Lawsuit launched to stop toxic algae bloom releases from Lake Okeechobee
Conservation groups sued three federal agencies today for failing to address harm to Florida’s endangered species from Lake Okeechobee releases containing toxic algae.
Today’s lawsuit, filed in the Southern District of Florida, challenges the U.S. Army Corps of Engineers’ refusal to address the harms to human health and wildlife like sea turtles and Florida manatees from the lake’s toxic, nutrient-rich discharges into the Caloosahatchee and St. Lucie rivers and their estuaries.
“Our rainy season just began, and we’re already seeing toxic algae in the lake that will soon be released into our canals and coasts,” said Jaclyn Lopez, Florida director at the Center for Biological Diversity. “Summertime in Florida shouldn’t mean putrid, toxic waterways, dead marine life and stagnant coastal economies. Floridians can’t wait four more years just for more of the Corps’ broken promises.”
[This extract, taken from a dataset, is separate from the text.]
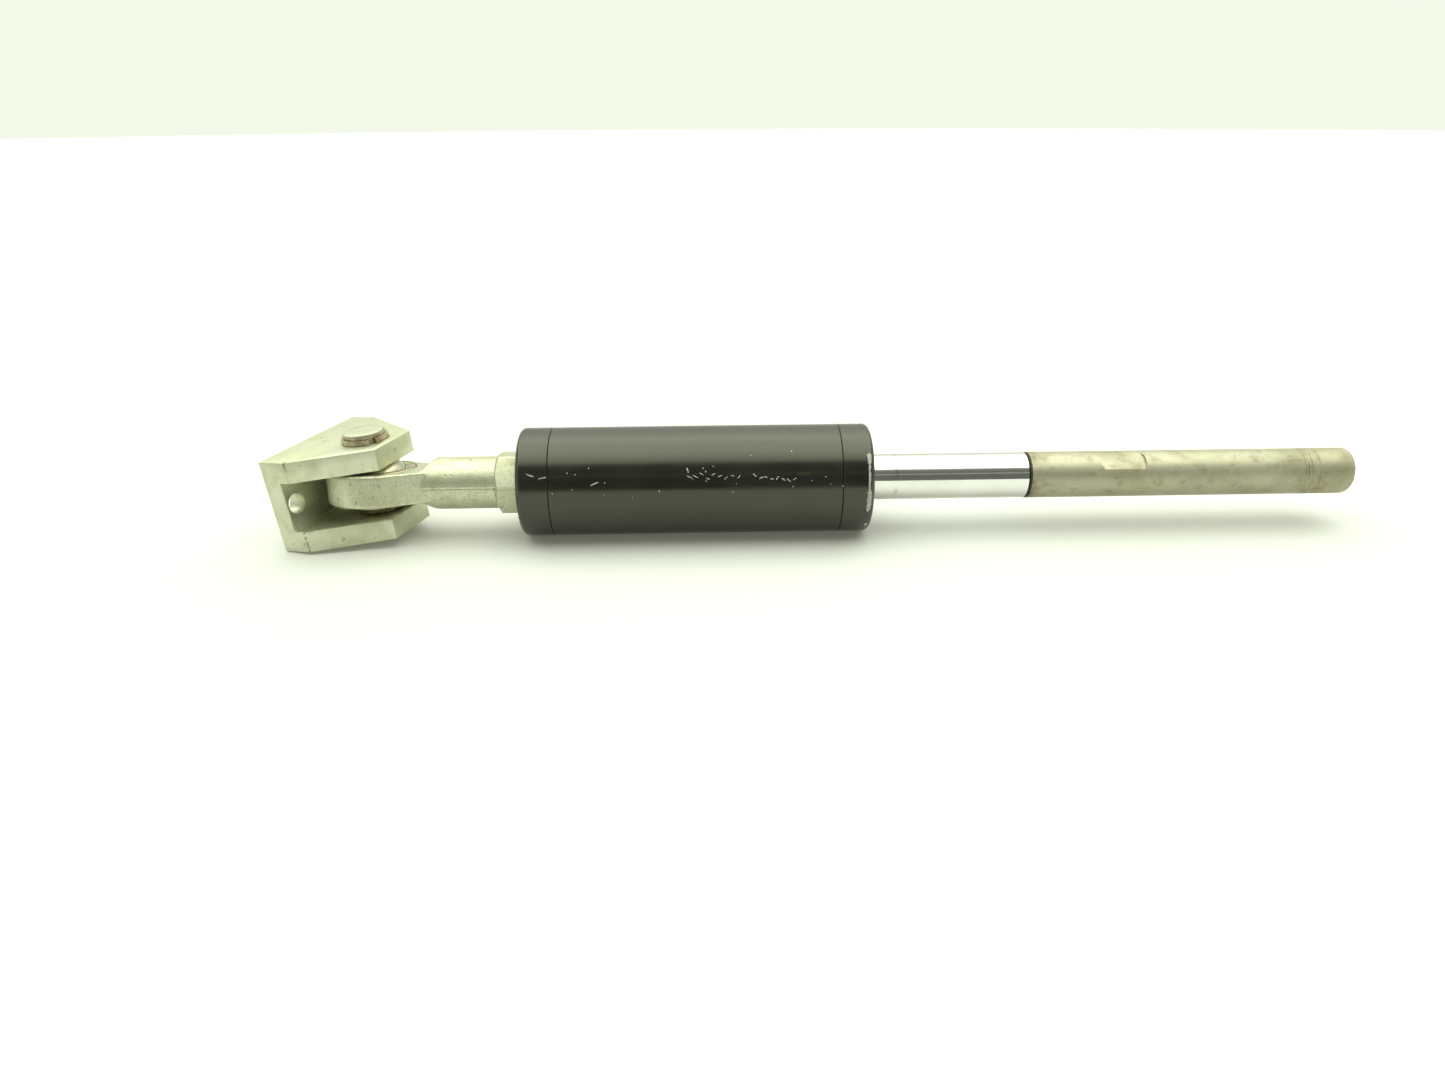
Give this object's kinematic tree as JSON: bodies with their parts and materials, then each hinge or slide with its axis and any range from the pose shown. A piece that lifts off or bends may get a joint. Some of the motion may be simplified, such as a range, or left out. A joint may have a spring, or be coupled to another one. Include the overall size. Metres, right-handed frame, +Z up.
{
  "type": "hydraulic cylinder",
  "caption": "Self-contained round hydraulic cylinder: black barrel with screwed caps, chromed rod with a plain extension, and a spherical rod end held by a pin in a clevis bracket.",
  "frame": {"origin": "centre of the box on the floor that the cylinder lies on, below the cylinder axis's middle", "axes": "+X along the cylinder axis from the clevis bracket to the free end of the rod, +Y away from the side shown in front, +Z up"},
  "size_m": [0.5666, 0.0752, 0.0592],
  "materials": {
    "black_coating": "semi-gloss black with chips",
    "hard_chrome": "polished",
    "dull_steel": "dull, stained",
    "zinc_plate": "yellowish zinc plating",
    "forged_zinc": "grainy forged surface, zinc plated",
    "brown_steel": "stained",
    "machined_steel": "machined",
    "bronze": "turned",
    "aluminium": "turned",
    "seal_rubber": "matte",
    "white_polymer": "satin"
  },
  "bodies": {
    "barrel": {"barrel_tube": "black_coating", "rear_cap": "black_coating", "rear_cap_seal": "seal_rubber", "front_cap": "black_coating", "front_cap_seal": "seal_rubber", "rod_bush": "bronze", "rod_seal": "white_polymer", "rod_wiper": "seal_rubber", "filling_plug": "machined_steel", "mounting_stud": "machined_steel", "rod_end_housing": "forged_zinc", "bearing_race": "bronze"},
    "piston_rings": {"piston_guide_ring": "white_polymer", "piston_seal": "seal_rubber"},
    "rod": {"piston_rod": "hard_chrome", "piston": "machined_steel", "valve_plate": "machined_steel", "piston_nut": "machined_steel", "rod_extension": "dull_steel"},
    "separator": {"separator_piston": "aluminium", "separator_seal": "seal_rubber"},
    "liner": {"bearing_liner": "white_polymer"},
    "ball": {"bearing_ball": "machined_steel"},
    "pin": {"clevis_pin": "brown_steel", "upper_pin_ring": "brown_steel", "lower_pin_ring": "brown_steel"},
    "clevis": {"clevis_bracket": "zinc_plate"}
  },
  "joints": [
    {"name": "rod_stroke", "type": "slide", "parent": "barrel", "child": "piston_rings", "axis": [1, 0, 0], "range_m": [-0.06, 0]},
    {"name": "rod_spin", "type": "hinge", "parent": "piston_rings", "child": "rod", "pos_m": [0, -0.00908, 0.0285], "axis": [1, 0, 0], "continuous": true},
    {"name": "separator_slide", "type": "slide", "parent": "barrel", "child": "separator", "axis": [1, 0, 0], "range_m": [-0.0176, 0]},
    {"name": "bearing_roll", "type": "hinge", "parent": "barrel", "child": "liner", "pos_m": [-0.23438, -0.00908, 0.0285], "axis": [1, 0, 0], "range_deg": [-19, 0]},
    {"name": "bearing_pitch", "type": "hinge", "parent": "liner", "child": "ball", "pos_m": [-0.23438, -0.00908, 0.0285], "axis": [0, 1, 0], "range_deg": [0, 10.2]},
    {"name": "clevis_swivel", "type": "hinge", "parent": "ball", "child": "clevis", "pos_m": [-0.23438, -0.00908, 0.0285], "axis": [-0.0889, 0, 0.996], "range_deg": [-55.3, 94.7]},
    {"name": "pin_spin", "type": "hinge", "parent": "ball", "child": "pin", "pos_m": [-0.23438, -0.00908, 0.0285], "axis": [-0.0889, 0, 0.996], "continuous": true}
  ],
  "couplings": [
    {"joint": "separator_slide", "follows": "rod_stroke", "ratio": 0.2916}
  ]
}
After receiving the conservation groups’ notice of intent to sue in December 2018, the Corps requested informal consultation with the U.S. Fish and Wildlife Service and National Marine Fisheries Service. But the agencies have still not engaged in the formal, legally binding consultation required by the Endangered Species Act — the only process sure to lead to improved protections for wildlife.
When the agencies last consulted, they did not evaluate impacts from harmful algae blooms on protected species. In requesting informal consultation, the Corps provided only outdated information — pre-dating 2007 — and otherwise claimed that it “does not have any information” suggesting that lake’s discharges may affect listed species in a manner not previously considered.